Goal: Using the material that follows, identify and copy each line with the string "JSON".
[Start Data to process]
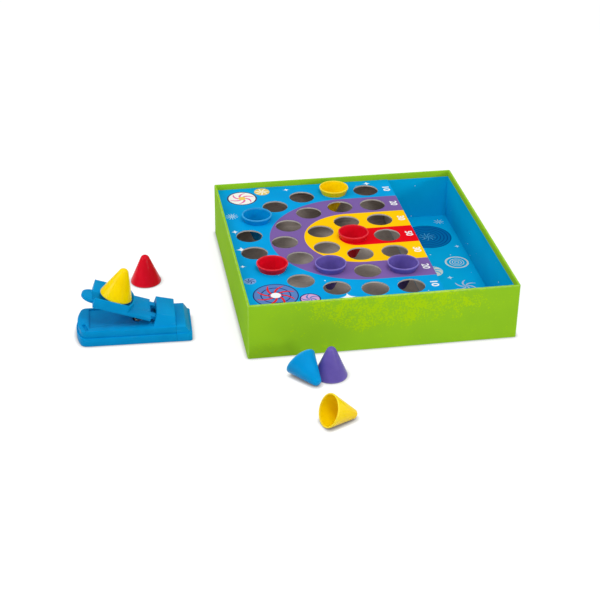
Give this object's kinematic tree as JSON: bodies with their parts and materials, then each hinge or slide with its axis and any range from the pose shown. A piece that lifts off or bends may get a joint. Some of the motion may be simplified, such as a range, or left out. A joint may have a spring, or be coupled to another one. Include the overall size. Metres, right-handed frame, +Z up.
{
  "type": "catapult board game",
  "caption": "Shallow square game box with a raised target board, a well, a spring catapult and hollow plastic cones.",
  "frame": {"origin": "middle of the box's underside, on the table", "axes": "+X to the right of the box seen from the front, where the well is; +Y to the back; +Z up"},
  "size_m": [0.4318, 0.4049, 0.0717],
  "materials": {
    "greyboard": "raw pressed card",
    "green_print": "printed and laminated",
    "blue_print": "printed and laminated",
    "blue_plastic": "moulded, satin",
    "steel": "plain",
    "red_cone": "moulded, glossy",
    "yellow_cone": "moulded, glossy",
    "purple_cone": "moulded, glossy",
    "blue_cone": "moulded, glossy"
  },
  "bodies": {
    "box": {"box_board": "greyboard", "box_wrap": "green_print", "bottom_sheet": "green_print", "well_liner": "blue_print"},
    "board": {"board_insert": "greyboard", "board_print": "blue_print"},
    "catapult": {"catapult_tray": "blue_plastic", "catapult_shell": "blue_plastic", "end_cap": "blue_plastic", "hinge_pin": "steel", "return_spring": "steel", "case_screws": "steel"},
    "arm": {"launch_arm": "blue_plastic"},
    "cone_yellow_loaded": {"cone_yellow_loaded": "yellow_cone"},
    "cone_yellow_back": {"cone_yellow_back": "yellow_cone"},
    "cone_yellow_lying": {"cone_yellow_lying": "yellow_cone"},
    "cone_red_standing": {"cone_red_standing": "red_cone"},
    "cone_red_middle": {"cone_red_middle": "red_cone"},
    "cone_red_left": {"cone_red_left": "red_cone"},
    "cone_purple_standing": {"cone_purple_standing": "purple_cone"},
    "cone_purple_left": {"cone_purple_left": "purple_cone"},
    "cone_purple_right": {"cone_purple_right": "purple_cone"},
    "cone_blue_lying": {"cone_blue_lying": "blue_cone"},
    "cone_blue_left": {"cone_blue_left": "blue_cone"}
  },
  "joints": [
    {"name": "board_lift", "type": "slide", "parent": "box", "child": "board", "axis": [0, 0, 1], "range_m": [0, 0.08]},
    {"name": "catapult_lift", "type": "slide", "parent": "box", "child": "catapult", "axis": [0, 0, 1], "range_m": [0, 0.06]},
    {"name": "arm_hinge", "type": "hinge", "parent": "catapult", "child": "arm", "pos_m": [-0.21421, -0.06722, 0.018], "axis": [-0.0384, -0.9993, 0], "range_deg": [0, 20.5], "stiffness_Nm_per_rad": 0.06, "springref_deg": -28.65, "deforming": ["return_spring"]},
    {"name": "loaded_cone_lift", "type": "slide", "parent": "arm", "child": "cone_yellow_loaded", "axis": [0.3319, -0.0128, 0.9432], "range_m": [0, 0.03]},
    {"name": "cone_yellow_back_lift", "type": "slide", "parent": "board", "child": "cone_yellow_back", "axis": [0, 0, 1], "range_m": [0, 0.04]},
    {"name": "cone_yellow_lying_lift", "type": "slide", "parent": "box", "child": "cone_yellow_lying", "axis": [0, 0, 1], "range_m": [0, 0.04]},
    {"name": "cone_red_standing_lift", "type": "slide", "parent": "box", "child": "cone_red_standing", "axis": [0, 0, 1], "range_m": [0, 0.04]},
    {"name": "cone_red_middle_lift", "type": "slide", "parent": "board", "child": "cone_red_middle", "axis": [0, 0, 1], "range_m": [0, 0.04]},
    {"name": "cone_red_left_lift", "type": "slide", "parent": "board", "child": "cone_red_left", "axis": [0, 0, 1], "range_m": [0, 0.04]},
    {"name": "cone_purple_standing_lift", "type": "slide", "parent": "box", "child": "cone_purple_standing", "axis": [0.6, 0, 0.8], "range_m": [0, 0.04]},
    {"name": "cone_purple_left_lift", "type": "slide", "parent": "board", "child": "cone_purple_left", "axis": [0, 0, 1], "range_m": [0, 0.04]},
    {"name": "cone_purple_right_lift", "type": "slide", "parent": "board", "child": "cone_purple_right", "axis": [0, 0, 1], "range_m": [0, 0.04]},
    {"name": "cone_blue_lying_lift", "type": "slide", "parent": "box", "child": "cone_blue_lying", "axis": [0, 0, 1], "range_m": [0, 0.04]},
    {"name": "cone_blue_left_lift", "type": "slide", "parent": "board", "child": "cone_blue_left", "axis": [0, 0, 1], "range_m": [0, 0.04]}
  ]
}
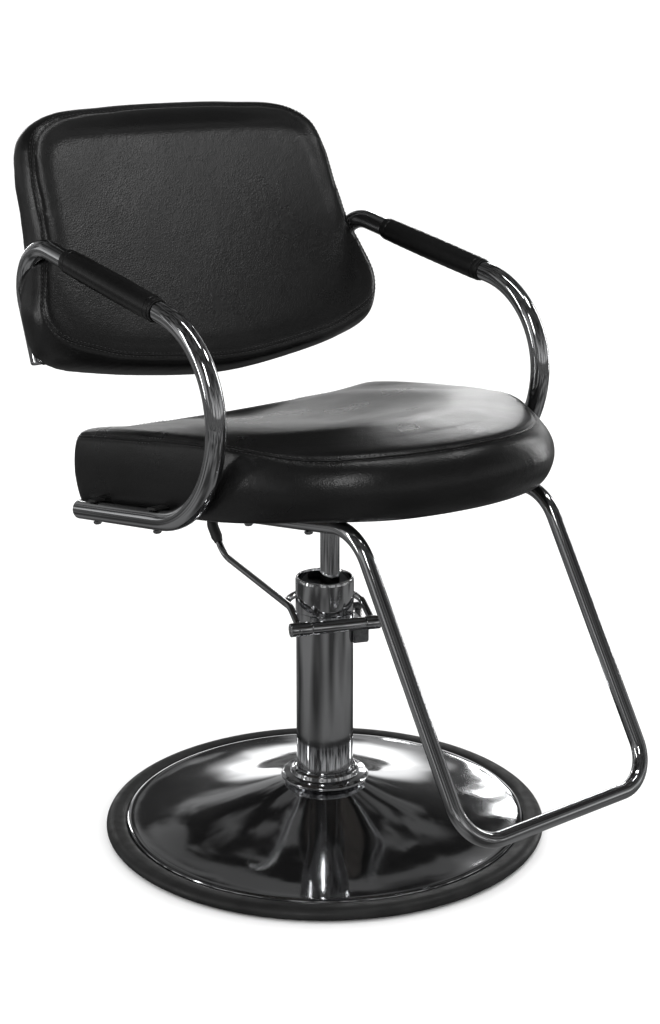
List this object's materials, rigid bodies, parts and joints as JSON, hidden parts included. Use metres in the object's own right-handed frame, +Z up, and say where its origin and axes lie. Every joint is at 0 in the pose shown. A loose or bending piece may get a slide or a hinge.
[End Data to process]
Answer below:
Give this object's kinematic tree as JSON: bodies with their parts and materials, then each hinge or slide with its axis and any range from the pose shown. A piece that lifts off or bends may get a joint. Some of the motion may be simplified, such as a range, or left out. A joint may have a spring, or be coupled to another one. Include the overall size. Metres, right-handed frame, +Z up.
List this object's materials, rigid bodies, parts and joints as JSON, hidden parts included. Use metres in the object's own right-handed frame, +Z up, and say where its origin and axes lie. Every joint is at 0 in the pose shown. A loose or bending piece may get a slide or a hinge.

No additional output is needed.